▶ _GIVEN INFORMATION_
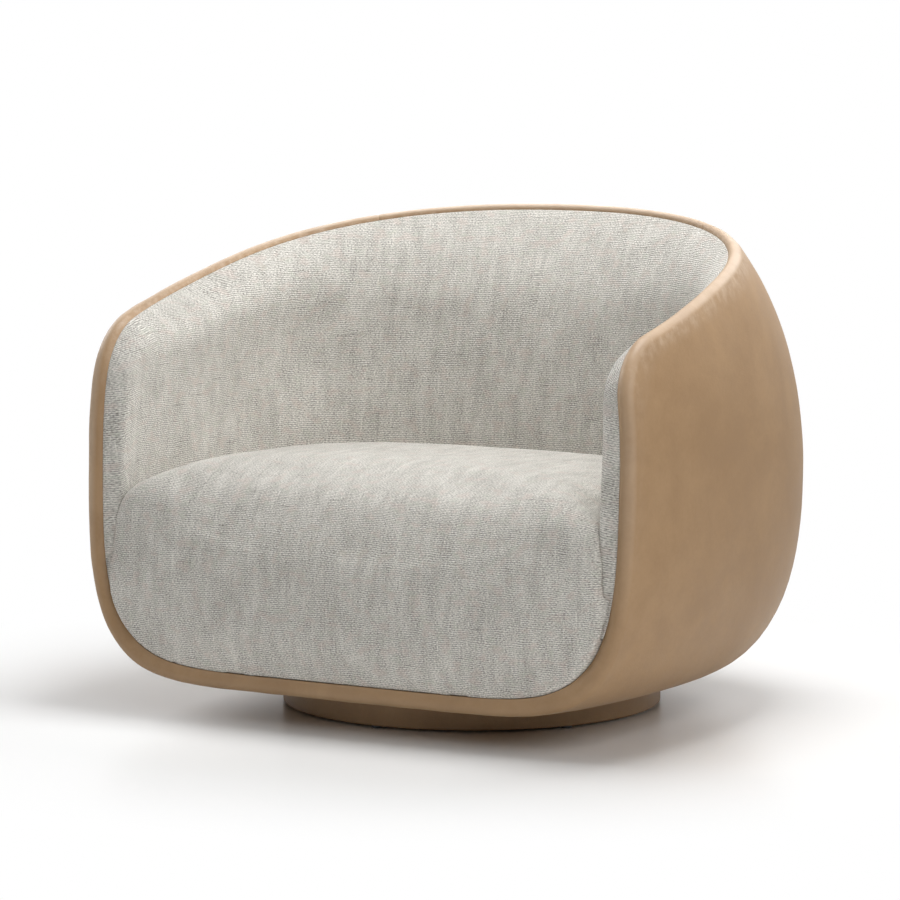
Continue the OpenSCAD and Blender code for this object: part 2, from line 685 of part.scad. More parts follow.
module lower_plate_screws() {
  color("dimgray") on_axis(lower_plate_z) for (x = [-1, 1]) for (y = [-1, 1])
    translate([x * plate_hole, y * plate_hole, 0]) {
      translate([0, 0, -14]) cylinder(r = screw_r, h = 17, $fn = 24);
      translate([0, 0, plate_t]) cylinder(r = 6, h = 3, $fn = 32);
    }
}

module upper_plate_bolts() {
  color("dimgray") on_axis() turned(4, 45) translate([upper_bolt_r, 0, 0]) {
    translate([0, 0, upper_plate_z - 4]) cylinder(r = 4.5, h = 4, $fn = 32);
    translate([0, 0, upper_plate_z - 0.5]) cylinder(r = screw_r, h = board_top_z - upper_plate_z, $fn = 24);
  }
}

tee_barrel_l = 12;
tee_flange_r = 11;
tee_flange_t = 1.6;
module tee_nuts() {
  color("slategray") on_axis(board_top_z) turned(4, 45) translate([upper_bolt_r, 0, 0]) difference() {
    union() {
      translate([0, 0, 0.5 - tee_barrel_l]) cylinder(r = tee_barrel_r, h = tee_barrel_l, $fn = 24);
      cylinder(r = tee_flange_r, h = tee_flange_t, $fn = 32);
    }
    translate([0, 0, -20]) cylinder(r = screw_r, h = 40, $fn = 24);
  }
}

// Plinth: bent drum, board that carries the swivel, leather band and glides
band_t = 2.2;
drum_r = plinth_r - band_t;
drum_h = plinth_top - glide_h - 2;
board_r = drum_r - drum_wall;
glide_ring_r = drum_r - drum_wall / 2;
glide_r = 8.5;
glide_screw_r = 1.8;
glide_head_r = 3.6;
module plinth_drum() {
  color("burlywood") on_axis(glide_h) difference() {
    cylinder(r = drum_r, h = drum_h, $fn = 180);
    translate([0, 0, -1]) cylinder(r = board_r, h = drum_h + 2, $fn = 180);
    turned(glide_count, -90) translate([glide_ring_r, 0, -1]) cylinder(r = glide_screw_r, h = 17, $fn = 24);
  }
}

base_board_t = 18;
module base_board() {
  color("burlywood") on_axis(lower_plate_z - base_board_t) difference() {
    cylinder(r = board_r, h = base_board_t, $fn = 180);
    translate([0, 0, -1]) cylinder(r = access_r, h = base_board_t + 2, $fn = 60);
    for (x = [-1, 1]) for (y = [-1, 1]) translate([x * plate_hole, y * plate_hole, 4])
      cylinder(r = screw_r, h = base_board_t, $fn = 24);
  }
}

band_lap = 15;
module plinth_leather_band() {
  color([0.42, 0.33, 0.24]) on_axis(glide_h) difference() {
    union() {
      cylinder(r = plinth_r, h = drum_h, $fn = 180);
      translate([0, 0, drum_h]) cylinder(r1 = plinth_r, r2 = plinth_r - 1, h = 2, $fn = 180);
    }
    translate([0, 0, -1]) cylinder(r = drum_r, h = drum_h + 1, $fn = 180);
    translate([0, 0, -1]) cylinder(r = drum_r - band_lap, h = drum_h + 4, $fn = 180);
  }
}

module at_glides() on_axis() turned(glide_count, -90) translate([glide_ring_r, 0, 0]) children();

module glides() {
  color([0.12, 0.12, 0.12]) at_glides() difference() {
    union() {
      cylinder(r1 = glide_r - 1, r2 = glide_r, h = 1, $fn = 40);
      translate([0, 0, 1]) cylinder(r = glide_r, h = glide_h - 1, $fn = 40);
    }
    translate([0, 0, -1]) cylinder(r = glide_head_r, h = 3.2, $fn = 24);
    translate([0, 0, -1]) cylinder(r = glide_screw_r, h = glide_h + 2, $fn = 24);
  }
}

module glide_screws() {
  color("dimgray") at_glides() {
    translate([0, 0, 0.9]) cylinder(r = glide_head_r, h = 1.3, $fn = 24);
    translate([0, 0, 1.5]) cylinder(r = glide_screw_r, h = 16, $fn = 24);
  }
}

plinth_drum();
plinth_leather_band();
base_board();
glides();
glide_screws();
swivel_lower_plate();
lower_plate_screws();
centre_rivet();
ball_cage();
bearing_balls();
swivel_upper_plate();
upper_plate_bolts();
tee_nuts();
bottom_board();
front_rail();
back_rail();
left_rail();
right_rail();
back_rib_centre();
back_rib_left();
back_rib_right();
back_rib_far_left();
back_rib_far_right();
shell_gussets();
seat_springs();
spring_clips();
deck_pad();
moulded_shell();
leather_wrap();
leather_back_panel();
inside_pad();
seat_cushion();
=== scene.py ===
import json
import math

import bpy
import numpy as np
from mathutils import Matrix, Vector, noise
from mathutils.bvhtree import BVHTree


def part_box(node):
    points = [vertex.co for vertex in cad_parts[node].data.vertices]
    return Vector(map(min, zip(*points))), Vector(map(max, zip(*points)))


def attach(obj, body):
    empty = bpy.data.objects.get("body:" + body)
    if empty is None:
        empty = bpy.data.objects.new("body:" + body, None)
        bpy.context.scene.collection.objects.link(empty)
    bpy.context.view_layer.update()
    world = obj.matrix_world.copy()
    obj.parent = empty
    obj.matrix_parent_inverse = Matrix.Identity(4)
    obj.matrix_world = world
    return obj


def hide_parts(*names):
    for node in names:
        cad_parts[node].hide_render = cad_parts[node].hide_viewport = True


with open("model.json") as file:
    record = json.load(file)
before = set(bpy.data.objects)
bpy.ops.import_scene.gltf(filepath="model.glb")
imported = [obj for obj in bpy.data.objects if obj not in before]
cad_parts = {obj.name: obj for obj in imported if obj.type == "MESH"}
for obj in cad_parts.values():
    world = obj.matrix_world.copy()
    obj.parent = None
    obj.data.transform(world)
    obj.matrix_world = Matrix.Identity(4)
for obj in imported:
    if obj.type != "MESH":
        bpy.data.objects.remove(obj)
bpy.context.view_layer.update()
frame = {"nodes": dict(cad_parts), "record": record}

scene = bpy.context.scene

# Sizes in metres and angles in degrees, as in the part's source. The swivel axis stands at AXIS_Y.
AXIS_Y = -0.020

# Egg: the belly's plan and its squareness, the rise above the belly, the fall below it to the ring
HALF_W, FRONT_REACH, BACK_REACH, EGG_FORWARD = 0.500, 0.671, 0.471, 0.053
PLAN_FRONT, PLAN_BACK, PLAN_RELAX, RELAX_H = 2.44, 2.84, 0.5, 0.333
BELLY_Z, SIDE_RISE, SIDE_SQUARE, BACK_RISE, BACK_SQUARE = 0.385, 0.510, 2.46, 0.525, 2.12
LOW_FRONT, LOW_SIDE, LOW_BACK = 4.9, 2.84, 2.02
RING_R, RING_Z = 0.298, 0.051
TURN_H = 0.3

# Opening: the leaning front cut, the sloping top cut, the arm's corner, the lip and the wall at the rim
FRONT_Y, FRONT_LEAN, ARM_Z, TOP_SLOPE, CORNER_R = 0.366, 2.0, 0.584, 15.2, 0.104
TOP_CUT_LOW, TOP_CUT_HIGH = 0.45, 0.86
LIP_TOP_Z, LIP_END_ANGLE = 0.135, -24.0
RIM_T, HEM_W = 0.025, 0.030

# Stations along half the rim, from the middle of the lip to the middle of the back, and where the seam starts
LIP, UPRIGHT, CORNER, TOP = 12, 8, 6, 15
RIM = LIP + UPRIGHT + CORNER + TOP
SEAM = RIM - 6.1

# Line in the rim's roll along which its length is measured, and how unevenly the leather's lines are spaced
MID_DROP, MID_DEPTH = 0.004, 0.012
LIP_EASE, RING_EASE, ANGLE_EASE, HEIGHT_EASE = 1.4, 1.3, 1.7, 1.15

# Inside face of the lining, the lining's thickness, its roll and its low edge
INNER_W, INNER_BACK_Y, RECLINE, INNER_Y = 0.412, 0.180, 7.0, 0.100
INNER_SQUARE, INNER_FRONT_REACH = 2.6, 0.900
PAD_T, PAD_ROLL, PAD_LOW_Z, PAD_BACK_LOW_Z = 0.062, 0.045, 0.174, 0.250

# Seat: the crown, the front and its apron, the widest height and the deck that it lies on
SEAT_Z, SEAT_FALL, SEAT_FRONT_Y, APRON_T = 0.384, 0.010, 0.378, 0.062
SEAT_MID_Z, DECK_TOP_Z, DECK_CORNER = 0.230, 0.2472, 0.036


# Form of the egg
def mix(a, b, t):
    return a + (b - a) * t


def tan(d):
    """Tangent of an angle in degrees."""
    return math.tan(math.radians(d))


def squared(a, power):
    """Point of a squared circle in direction a: power is 2 for a true circle, and more for squarer ones."""
    across, along = np.cos(np.radians(a)), np.sin(np.radians(a))
    scale = (np.abs(across) ** power + np.abs(along) ** power) ** (-1 / power)
    return scale * across, scale * along


def rise_share(z, rise, square):
    """Share of the belly's reach that is left at height z."""
    climb = np.clip((z - BELLY_Z) / rise, 0, 0.9999)
    return (1 - climb**square) ** (1 / square)


def plan_point(a, z, inset):
    """Point of the plan at height z, on the belly or above it, before the egg is moved forward."""
    back = a > 0
    power = np.where(back, PLAN_BACK - PLAN_RELAX * np.maximum(0, (z - BELLY_Z) / RELAX_H), PLAN_FRONT)
    px, py = squared(a, power)
    side, rear = rise_share(z, SIDE_RISE, SIDE_SQUARE), rise_share(z, BACK_RISE, BACK_SQUARE)
    reach = np.where(back, (BACK_REACH - inset) * rear, (FRONT_REACH - inset) * side)
    return (HALF_W - inset) * side * px, reach * py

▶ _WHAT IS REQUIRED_
Using the listing above, pull out all lines that hold the word "None".

▶ _SOLUTION TO THIS EXERCISE_
    if empty is None:
        empty = bpy.data.objects.new("body:" + body, None)
    obj.parent = None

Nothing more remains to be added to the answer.